Saxes arrive, again with a ballad-like ambiance offset by the valve section. It leads into a sax-guitar dialogue and Mariano’s gorgeous solo spot. Instruments gradually reenter, and we’ve clearly traveled into “Mode E – Single Solos and Group Dance” (subtitle: “Saint and Sinner Join in Merriment on Battle Front”).

The tempo increases once more, tendrils of audible breath intertwining. Then, a balladic restatement alternates seamlessly with gutbucket grooves expertly deepened by Richmond’s R&B-sourced rhythmic bravado. This is “Mode F – Group and Solo Dance” (subtitle: “Of Love, Pain, and Passioned Revolt, then Farewell, My Beloved, ’til It’s Freedom Day”). As the proceedings near conclusion, the horns gloriously carry on until they reach a head; Butterfield’s sawing trombone returns like an old friend, a theme is expressed, and a solitary reed brings us to the close.

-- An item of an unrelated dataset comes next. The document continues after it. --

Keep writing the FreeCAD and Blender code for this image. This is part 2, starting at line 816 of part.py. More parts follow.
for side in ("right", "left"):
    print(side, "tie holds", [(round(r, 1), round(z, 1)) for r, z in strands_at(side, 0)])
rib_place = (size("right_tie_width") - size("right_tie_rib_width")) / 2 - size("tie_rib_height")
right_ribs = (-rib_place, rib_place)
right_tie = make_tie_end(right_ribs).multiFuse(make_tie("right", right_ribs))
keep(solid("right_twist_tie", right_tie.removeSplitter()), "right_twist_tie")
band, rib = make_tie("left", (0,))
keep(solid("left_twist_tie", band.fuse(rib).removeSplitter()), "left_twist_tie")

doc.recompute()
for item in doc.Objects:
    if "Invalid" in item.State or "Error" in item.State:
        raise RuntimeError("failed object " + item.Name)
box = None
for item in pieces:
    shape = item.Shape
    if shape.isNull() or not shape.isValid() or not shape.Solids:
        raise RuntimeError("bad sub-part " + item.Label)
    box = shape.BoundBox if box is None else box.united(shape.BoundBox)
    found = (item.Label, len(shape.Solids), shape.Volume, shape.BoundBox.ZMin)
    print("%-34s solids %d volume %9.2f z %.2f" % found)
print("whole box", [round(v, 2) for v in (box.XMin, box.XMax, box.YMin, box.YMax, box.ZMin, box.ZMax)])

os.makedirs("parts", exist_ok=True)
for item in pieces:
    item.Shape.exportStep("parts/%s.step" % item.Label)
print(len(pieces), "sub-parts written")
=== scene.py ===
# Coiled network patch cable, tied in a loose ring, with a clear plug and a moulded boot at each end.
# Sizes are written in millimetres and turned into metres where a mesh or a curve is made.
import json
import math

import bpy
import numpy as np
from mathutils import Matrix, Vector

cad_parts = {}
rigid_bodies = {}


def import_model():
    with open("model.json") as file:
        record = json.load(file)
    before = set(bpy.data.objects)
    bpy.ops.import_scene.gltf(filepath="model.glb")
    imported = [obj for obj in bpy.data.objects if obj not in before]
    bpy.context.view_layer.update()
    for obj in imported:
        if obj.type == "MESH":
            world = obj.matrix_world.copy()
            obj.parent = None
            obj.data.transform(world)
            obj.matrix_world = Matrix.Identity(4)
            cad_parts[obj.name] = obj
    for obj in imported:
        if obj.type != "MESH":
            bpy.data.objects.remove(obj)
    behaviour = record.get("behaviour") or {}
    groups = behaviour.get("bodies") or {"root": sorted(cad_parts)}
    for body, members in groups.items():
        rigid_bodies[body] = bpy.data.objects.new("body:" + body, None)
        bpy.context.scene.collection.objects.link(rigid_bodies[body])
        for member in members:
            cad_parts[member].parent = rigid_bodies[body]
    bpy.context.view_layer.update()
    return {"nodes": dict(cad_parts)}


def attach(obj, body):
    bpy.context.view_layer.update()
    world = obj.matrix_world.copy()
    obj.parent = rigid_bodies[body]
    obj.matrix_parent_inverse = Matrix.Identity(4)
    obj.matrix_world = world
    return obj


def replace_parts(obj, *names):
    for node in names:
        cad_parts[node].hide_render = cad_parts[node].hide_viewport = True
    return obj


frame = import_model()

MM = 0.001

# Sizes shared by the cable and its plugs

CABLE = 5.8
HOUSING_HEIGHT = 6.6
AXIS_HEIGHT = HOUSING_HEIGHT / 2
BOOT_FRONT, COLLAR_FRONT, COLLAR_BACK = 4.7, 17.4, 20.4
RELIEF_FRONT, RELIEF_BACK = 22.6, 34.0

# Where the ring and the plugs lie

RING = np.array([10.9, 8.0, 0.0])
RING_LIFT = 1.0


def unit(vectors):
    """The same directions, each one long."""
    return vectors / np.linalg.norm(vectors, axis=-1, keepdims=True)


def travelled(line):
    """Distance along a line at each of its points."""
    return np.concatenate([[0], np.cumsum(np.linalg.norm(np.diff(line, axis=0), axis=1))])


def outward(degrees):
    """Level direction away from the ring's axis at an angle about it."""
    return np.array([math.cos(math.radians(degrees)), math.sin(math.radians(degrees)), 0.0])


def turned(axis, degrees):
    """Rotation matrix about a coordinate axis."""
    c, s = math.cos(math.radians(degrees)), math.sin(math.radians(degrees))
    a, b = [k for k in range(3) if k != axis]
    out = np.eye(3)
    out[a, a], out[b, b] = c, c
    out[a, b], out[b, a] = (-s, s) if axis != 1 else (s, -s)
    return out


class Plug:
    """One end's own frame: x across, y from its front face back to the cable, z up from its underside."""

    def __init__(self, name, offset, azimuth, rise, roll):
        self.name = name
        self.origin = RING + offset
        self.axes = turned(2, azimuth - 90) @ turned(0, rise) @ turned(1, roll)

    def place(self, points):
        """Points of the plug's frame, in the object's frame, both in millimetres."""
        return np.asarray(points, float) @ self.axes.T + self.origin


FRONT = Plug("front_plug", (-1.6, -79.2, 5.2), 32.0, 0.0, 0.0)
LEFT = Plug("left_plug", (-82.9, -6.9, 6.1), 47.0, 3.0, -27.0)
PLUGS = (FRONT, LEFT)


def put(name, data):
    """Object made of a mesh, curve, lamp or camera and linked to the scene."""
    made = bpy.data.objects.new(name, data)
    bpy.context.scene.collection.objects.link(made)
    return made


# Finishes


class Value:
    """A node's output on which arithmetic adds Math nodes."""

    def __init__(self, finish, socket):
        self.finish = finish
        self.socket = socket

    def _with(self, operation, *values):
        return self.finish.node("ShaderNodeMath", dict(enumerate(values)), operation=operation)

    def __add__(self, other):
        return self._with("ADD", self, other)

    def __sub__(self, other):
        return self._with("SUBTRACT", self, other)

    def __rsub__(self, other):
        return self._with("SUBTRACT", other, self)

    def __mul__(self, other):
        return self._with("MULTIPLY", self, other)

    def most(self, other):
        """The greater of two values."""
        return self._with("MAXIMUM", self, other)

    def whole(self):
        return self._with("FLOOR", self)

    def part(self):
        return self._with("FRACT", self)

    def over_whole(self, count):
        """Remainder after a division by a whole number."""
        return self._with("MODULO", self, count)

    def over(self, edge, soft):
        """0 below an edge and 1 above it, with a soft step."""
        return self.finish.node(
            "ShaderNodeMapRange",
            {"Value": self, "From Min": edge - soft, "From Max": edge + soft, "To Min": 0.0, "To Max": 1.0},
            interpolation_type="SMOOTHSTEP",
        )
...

As Money Jungle’s standing has risen, the long in coming expanded edition of the ’63 Town Hall concert, while still problematic, does clarify that the evening wasn’t as dismal as legend and the shoddiness of United Artists’ original vinyl documentation suggests; I may be in the minority, but I’ll take ’94’s The Complete Town Hall Concert over ‘89’s Epitaph, the Gunther Schuller-conducted realization of the posthumously-discovered titular composition, a piece stretching back to the music debuted at Town Hall.

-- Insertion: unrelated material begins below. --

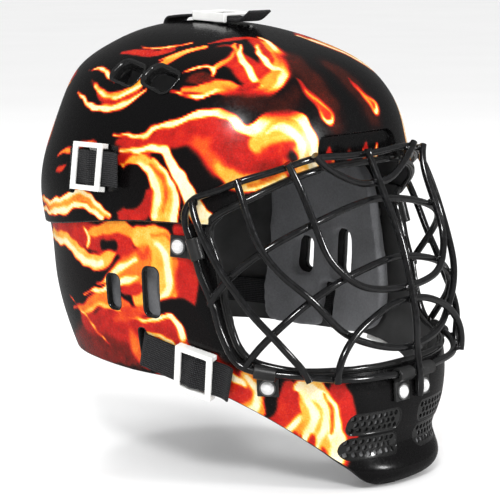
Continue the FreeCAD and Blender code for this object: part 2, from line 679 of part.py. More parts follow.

1962 was undeniably a tough term, but when combined with the Impulse! output it all coheres into a statement of massive proportion and heft, even more so if the following year’s performance, belatedly uncovered and packaged to substantial fanfare in 2007 as the behemoth 2CD Charles Mingus Sextet with Eric Dolphy Cornell 1964, is added to the equation.

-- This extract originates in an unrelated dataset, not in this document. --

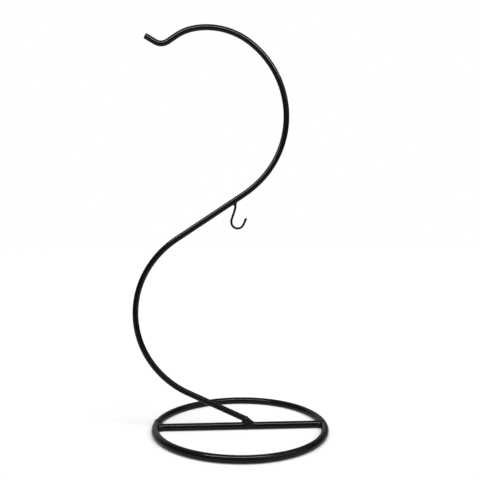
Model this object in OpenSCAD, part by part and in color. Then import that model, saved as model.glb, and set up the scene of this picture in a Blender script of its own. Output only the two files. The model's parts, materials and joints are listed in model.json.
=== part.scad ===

As asserted up above, Black Saint is the crème de la crème. Normally, it would be questionable to recommend one of the finest records ever cut as an introduction to the artist that made it, but Mingus newbies shouldn’t hesitate to plunge right in. By extension, folks looking for a doorway into jazz need not be bashful in stepping up to this delightful platter. If The Black Saint and the Sinner Lady is one’s first LP in the multifaceted style, it assuredly won’t be the last.